- _Problem statement_
In the records below, find the line with "for leaf in" and the line with "obj.parent = empty"; return exactly those lines and every line between them.

- _Exercise material_
● ● ● ● ●
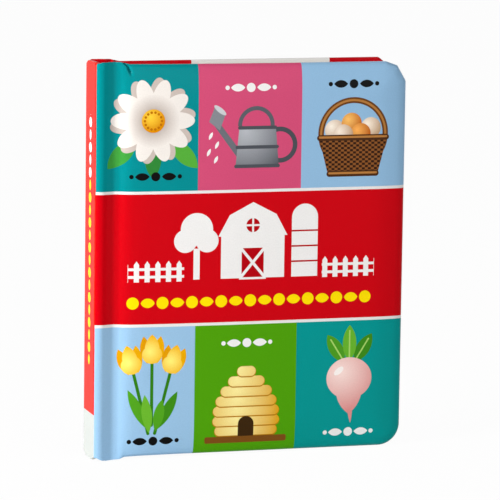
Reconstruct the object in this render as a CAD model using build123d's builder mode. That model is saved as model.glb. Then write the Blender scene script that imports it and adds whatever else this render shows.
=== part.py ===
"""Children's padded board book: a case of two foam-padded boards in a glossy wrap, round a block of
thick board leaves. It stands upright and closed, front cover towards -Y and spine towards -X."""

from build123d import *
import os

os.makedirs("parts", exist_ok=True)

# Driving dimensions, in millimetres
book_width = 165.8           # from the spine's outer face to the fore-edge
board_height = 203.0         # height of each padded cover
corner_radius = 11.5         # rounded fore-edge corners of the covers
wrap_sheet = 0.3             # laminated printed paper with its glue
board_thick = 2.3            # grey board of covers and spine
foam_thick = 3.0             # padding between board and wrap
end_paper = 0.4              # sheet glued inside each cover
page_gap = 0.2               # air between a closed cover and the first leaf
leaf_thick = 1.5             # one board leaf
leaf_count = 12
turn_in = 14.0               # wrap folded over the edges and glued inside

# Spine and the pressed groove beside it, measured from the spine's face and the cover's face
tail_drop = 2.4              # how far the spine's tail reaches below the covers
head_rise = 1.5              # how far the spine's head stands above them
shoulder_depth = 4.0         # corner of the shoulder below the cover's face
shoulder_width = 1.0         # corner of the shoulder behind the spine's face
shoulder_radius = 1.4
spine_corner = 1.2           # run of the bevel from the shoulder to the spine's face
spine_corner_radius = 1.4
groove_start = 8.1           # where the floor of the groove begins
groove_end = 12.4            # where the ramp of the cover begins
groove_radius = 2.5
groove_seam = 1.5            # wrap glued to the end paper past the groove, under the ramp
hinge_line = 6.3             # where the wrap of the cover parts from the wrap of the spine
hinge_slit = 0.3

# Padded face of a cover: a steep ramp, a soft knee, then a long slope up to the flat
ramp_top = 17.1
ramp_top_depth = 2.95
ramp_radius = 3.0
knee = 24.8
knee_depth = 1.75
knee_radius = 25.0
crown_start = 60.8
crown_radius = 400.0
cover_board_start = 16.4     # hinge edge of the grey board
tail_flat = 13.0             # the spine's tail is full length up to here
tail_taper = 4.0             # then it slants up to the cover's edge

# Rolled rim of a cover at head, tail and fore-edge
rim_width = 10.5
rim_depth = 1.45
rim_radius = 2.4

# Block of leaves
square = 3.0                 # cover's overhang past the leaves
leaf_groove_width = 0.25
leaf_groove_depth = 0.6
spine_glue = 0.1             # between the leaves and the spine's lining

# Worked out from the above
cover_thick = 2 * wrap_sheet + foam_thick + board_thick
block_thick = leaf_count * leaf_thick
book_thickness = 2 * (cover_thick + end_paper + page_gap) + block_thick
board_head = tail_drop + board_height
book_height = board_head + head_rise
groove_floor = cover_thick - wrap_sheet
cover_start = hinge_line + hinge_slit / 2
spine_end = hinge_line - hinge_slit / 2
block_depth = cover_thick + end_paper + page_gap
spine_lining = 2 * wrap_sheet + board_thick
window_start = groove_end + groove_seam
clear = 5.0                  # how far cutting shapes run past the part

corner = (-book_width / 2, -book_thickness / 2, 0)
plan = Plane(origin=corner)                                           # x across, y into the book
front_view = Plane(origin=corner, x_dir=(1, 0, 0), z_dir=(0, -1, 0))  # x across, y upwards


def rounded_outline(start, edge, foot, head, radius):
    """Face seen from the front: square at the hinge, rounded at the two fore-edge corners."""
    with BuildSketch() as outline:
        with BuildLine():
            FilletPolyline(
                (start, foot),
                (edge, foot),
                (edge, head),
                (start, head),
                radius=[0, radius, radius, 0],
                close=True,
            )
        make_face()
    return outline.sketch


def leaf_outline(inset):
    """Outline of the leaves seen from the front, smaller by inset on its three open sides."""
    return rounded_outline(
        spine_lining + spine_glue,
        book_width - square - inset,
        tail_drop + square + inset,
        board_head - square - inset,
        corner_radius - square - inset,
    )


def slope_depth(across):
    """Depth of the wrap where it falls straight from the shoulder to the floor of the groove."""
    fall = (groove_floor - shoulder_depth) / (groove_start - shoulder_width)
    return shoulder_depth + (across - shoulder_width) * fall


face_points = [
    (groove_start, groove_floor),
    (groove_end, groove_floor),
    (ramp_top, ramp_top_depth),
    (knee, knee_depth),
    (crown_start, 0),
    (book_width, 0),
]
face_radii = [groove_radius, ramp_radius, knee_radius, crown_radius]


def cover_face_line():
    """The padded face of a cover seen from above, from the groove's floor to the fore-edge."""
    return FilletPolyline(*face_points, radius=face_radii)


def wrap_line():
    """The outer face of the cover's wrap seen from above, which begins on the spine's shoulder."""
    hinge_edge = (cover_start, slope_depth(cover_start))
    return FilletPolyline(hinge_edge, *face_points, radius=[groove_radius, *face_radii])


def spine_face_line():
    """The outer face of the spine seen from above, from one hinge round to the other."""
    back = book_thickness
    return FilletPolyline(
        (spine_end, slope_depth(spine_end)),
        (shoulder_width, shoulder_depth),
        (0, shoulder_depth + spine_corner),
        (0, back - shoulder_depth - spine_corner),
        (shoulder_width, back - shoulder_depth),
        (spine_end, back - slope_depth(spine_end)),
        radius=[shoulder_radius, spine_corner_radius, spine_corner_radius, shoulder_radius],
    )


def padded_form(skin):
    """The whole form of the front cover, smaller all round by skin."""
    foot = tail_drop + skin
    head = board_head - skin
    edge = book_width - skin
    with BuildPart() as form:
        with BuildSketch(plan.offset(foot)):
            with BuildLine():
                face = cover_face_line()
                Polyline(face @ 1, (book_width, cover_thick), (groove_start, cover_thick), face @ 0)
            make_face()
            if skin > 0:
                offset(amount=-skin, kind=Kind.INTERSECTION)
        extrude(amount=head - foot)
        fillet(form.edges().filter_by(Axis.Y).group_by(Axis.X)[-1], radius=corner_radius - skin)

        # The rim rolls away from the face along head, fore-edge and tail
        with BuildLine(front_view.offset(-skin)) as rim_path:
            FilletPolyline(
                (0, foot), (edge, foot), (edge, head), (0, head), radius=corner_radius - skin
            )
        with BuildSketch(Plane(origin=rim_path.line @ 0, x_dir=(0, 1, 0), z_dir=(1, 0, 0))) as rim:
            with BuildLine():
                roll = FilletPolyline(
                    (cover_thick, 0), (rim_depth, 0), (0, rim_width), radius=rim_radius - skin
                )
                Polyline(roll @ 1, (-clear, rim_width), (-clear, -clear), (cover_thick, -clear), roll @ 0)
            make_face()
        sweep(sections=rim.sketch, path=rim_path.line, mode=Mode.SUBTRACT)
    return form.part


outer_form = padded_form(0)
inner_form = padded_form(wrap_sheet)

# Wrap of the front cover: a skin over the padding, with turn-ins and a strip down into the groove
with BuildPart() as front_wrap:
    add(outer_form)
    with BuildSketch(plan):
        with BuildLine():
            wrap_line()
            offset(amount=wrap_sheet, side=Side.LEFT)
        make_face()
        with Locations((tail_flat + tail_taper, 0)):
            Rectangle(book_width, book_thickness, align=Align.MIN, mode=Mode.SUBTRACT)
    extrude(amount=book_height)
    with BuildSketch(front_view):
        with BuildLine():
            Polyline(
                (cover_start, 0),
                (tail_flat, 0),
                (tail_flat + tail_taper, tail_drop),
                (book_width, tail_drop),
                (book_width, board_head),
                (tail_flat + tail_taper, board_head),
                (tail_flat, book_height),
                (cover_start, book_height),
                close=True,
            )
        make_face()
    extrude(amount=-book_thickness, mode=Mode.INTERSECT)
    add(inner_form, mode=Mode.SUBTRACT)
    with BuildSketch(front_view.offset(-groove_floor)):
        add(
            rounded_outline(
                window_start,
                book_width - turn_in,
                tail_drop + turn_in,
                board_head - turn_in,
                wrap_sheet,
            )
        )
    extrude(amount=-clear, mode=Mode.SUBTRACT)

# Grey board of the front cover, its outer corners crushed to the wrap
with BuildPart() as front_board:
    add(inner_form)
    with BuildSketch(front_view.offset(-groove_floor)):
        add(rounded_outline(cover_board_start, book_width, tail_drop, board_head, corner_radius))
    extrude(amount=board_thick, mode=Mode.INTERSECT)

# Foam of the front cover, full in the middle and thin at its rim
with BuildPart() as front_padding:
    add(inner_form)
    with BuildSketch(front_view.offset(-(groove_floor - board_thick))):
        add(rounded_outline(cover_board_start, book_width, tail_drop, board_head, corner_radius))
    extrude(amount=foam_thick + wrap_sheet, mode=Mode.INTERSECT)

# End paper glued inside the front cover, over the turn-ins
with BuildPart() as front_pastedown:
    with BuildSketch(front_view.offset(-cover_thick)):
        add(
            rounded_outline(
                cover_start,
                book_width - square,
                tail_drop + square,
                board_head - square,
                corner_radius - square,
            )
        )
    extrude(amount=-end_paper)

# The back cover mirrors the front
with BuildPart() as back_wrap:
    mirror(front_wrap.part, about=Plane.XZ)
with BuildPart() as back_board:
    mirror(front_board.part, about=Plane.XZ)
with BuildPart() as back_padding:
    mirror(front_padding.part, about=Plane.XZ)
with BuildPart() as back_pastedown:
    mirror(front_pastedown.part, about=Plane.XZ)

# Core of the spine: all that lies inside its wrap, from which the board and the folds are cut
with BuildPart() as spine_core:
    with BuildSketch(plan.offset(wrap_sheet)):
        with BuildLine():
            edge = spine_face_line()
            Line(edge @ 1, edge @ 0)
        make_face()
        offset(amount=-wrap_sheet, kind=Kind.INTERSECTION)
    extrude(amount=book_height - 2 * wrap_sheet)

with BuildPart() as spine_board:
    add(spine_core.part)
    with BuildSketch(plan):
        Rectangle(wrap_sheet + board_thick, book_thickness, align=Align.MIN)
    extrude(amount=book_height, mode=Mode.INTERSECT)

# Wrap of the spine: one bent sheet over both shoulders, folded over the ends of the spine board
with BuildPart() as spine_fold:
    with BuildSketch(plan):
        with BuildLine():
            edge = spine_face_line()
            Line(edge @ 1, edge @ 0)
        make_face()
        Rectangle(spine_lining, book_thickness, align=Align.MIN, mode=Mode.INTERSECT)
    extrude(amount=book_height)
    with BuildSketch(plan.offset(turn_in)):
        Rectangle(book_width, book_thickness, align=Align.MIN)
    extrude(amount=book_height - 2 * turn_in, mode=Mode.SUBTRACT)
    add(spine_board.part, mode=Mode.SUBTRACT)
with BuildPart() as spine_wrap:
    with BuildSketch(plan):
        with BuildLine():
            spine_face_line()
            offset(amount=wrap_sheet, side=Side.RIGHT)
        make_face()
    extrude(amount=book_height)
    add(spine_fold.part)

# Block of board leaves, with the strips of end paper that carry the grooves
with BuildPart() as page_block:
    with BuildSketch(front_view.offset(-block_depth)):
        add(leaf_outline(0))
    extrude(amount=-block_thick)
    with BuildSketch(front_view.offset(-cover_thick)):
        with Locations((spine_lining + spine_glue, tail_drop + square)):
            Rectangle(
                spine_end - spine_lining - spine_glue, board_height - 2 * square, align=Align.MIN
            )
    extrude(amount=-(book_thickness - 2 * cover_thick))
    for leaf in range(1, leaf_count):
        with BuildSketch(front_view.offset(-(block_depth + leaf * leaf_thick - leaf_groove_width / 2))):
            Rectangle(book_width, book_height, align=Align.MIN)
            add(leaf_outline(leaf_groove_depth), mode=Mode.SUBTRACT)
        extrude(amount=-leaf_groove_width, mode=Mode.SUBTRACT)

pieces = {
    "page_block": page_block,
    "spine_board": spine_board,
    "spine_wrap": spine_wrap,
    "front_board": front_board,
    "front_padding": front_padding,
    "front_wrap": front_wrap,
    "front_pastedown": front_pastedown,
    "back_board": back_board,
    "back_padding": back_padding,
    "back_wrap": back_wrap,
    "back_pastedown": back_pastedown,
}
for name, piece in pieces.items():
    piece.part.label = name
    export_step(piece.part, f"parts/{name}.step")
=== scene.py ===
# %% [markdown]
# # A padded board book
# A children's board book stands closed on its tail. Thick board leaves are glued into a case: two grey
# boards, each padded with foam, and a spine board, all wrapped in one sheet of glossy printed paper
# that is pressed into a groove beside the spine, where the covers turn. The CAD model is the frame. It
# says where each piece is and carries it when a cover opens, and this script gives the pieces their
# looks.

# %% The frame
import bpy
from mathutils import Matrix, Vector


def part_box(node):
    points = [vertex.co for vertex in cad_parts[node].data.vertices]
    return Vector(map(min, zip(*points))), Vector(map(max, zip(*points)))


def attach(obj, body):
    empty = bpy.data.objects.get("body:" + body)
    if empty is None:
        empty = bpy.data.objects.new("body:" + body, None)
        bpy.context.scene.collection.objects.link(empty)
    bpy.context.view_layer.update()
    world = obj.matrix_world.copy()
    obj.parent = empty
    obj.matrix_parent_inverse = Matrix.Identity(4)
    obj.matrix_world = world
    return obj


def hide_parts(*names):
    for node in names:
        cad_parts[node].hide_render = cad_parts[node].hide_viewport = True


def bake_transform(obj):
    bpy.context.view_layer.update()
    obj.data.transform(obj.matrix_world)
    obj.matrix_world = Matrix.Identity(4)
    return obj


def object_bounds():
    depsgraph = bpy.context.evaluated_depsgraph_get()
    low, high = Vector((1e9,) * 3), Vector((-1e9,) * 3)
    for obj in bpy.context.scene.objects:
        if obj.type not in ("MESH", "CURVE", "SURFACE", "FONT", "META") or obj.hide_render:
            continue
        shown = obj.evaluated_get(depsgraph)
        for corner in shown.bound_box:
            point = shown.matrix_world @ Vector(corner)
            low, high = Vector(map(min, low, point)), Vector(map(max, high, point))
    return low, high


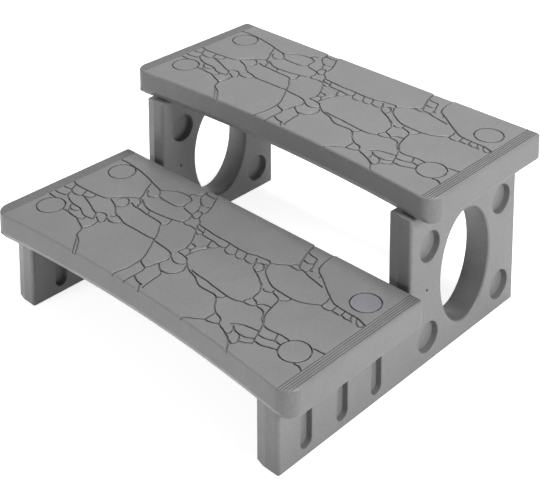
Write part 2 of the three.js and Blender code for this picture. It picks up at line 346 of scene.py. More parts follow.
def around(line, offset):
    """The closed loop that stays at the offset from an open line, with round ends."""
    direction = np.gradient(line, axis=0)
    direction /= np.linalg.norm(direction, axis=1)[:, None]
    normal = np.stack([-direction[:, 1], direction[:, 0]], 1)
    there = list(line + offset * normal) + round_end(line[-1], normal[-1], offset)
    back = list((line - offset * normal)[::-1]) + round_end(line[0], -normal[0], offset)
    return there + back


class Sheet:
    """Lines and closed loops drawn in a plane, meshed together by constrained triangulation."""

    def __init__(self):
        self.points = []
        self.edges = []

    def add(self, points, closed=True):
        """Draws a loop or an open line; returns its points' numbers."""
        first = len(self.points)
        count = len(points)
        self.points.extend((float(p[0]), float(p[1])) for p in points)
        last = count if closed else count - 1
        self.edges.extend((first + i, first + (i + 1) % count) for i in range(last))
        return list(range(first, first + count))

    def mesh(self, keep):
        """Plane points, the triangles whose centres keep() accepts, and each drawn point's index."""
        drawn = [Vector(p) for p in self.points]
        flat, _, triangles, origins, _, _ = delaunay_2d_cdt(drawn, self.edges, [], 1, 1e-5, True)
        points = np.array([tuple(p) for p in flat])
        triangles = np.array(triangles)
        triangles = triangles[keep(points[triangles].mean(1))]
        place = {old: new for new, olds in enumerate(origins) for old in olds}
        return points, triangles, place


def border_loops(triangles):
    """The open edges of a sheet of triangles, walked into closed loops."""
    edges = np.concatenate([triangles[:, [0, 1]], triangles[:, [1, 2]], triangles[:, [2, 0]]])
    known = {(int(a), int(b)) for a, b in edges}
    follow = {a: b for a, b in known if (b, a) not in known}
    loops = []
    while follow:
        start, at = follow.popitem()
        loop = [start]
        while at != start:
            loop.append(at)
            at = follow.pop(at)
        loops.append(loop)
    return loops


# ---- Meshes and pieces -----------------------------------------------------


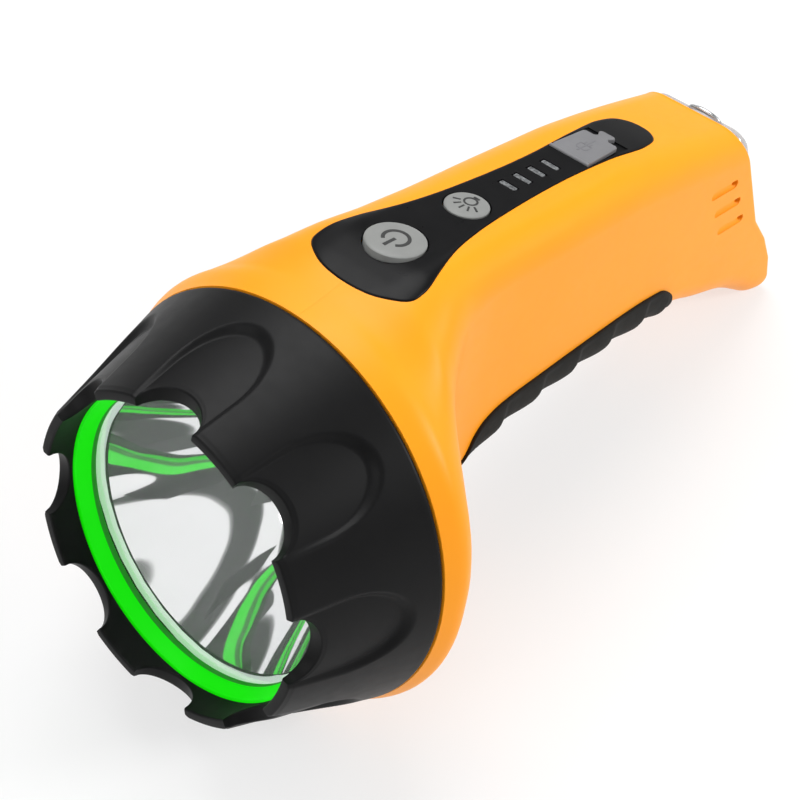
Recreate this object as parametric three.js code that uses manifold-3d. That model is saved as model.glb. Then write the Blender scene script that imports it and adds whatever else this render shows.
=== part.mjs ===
● ● ● ● ●
- _Solution below_
    for leaf in range(1, leaf_count):
        with BuildSketch(front_view.offset(-(block_depth + leaf * leaf_thick - leaf_groove_width / 2))):
            Rectangle(book_width, book_height, align=Align.MIN)
            add(leaf_outline(leaf_groove_depth), mode=Mode.SUBTRACT)
        extrude(amount=-leaf_groove_width, mode=Mode.SUBTRACT)

pieces = {
    "page_block": page_block,
    "spine_board": spine_board,
    "spine_wrap": spine_wrap,
    "front_board": front_board,
    "front_padding": front_padding,
    "front_wrap": front_wrap,
    "front_pastedown": front_pastedown,
    "back_board": back_board,
    "back_padding": back_padding,
    "back_wrap": back_wrap,
    "back_pastedown": back_pastedown,
}
for name, piece in pieces.items():
    piece.part.label = name
    export_step(piece.part, f"parts/{name}.step")
=== scene.py ===
# %% [markdown]
# # A padded board book
# A children's board book stands closed on its tail. Thick board leaves are glued into a case: two grey
# boards, each padded with foam, and a spine board, all wrapped in one sheet of glossy printed paper
# that is pressed into a groove beside the spine, where the covers turn. The CAD model is the frame. It
# says where each piece is and carries it when a cover opens, and this script gives the pieces their
# looks.

# %% The frame
import bpy
from mathutils import Matrix, Vector


def part_box(node):
    points = [vertex.co for vertex in cad_parts[node].data.vertices]
    return Vector(map(min, zip(*points))), Vector(map(max, zip(*points)))


def attach(obj, body):
    empty = bpy.data.objects.get("body:" + body)
    if empty is None:
        empty = bpy.data.objects.new("body:" + body, None)
        bpy.context.scene.collection.objects.link(empty)
    bpy.context.view_layer.update()
    world = obj.matrix_world.copy()
    obj.parent = empty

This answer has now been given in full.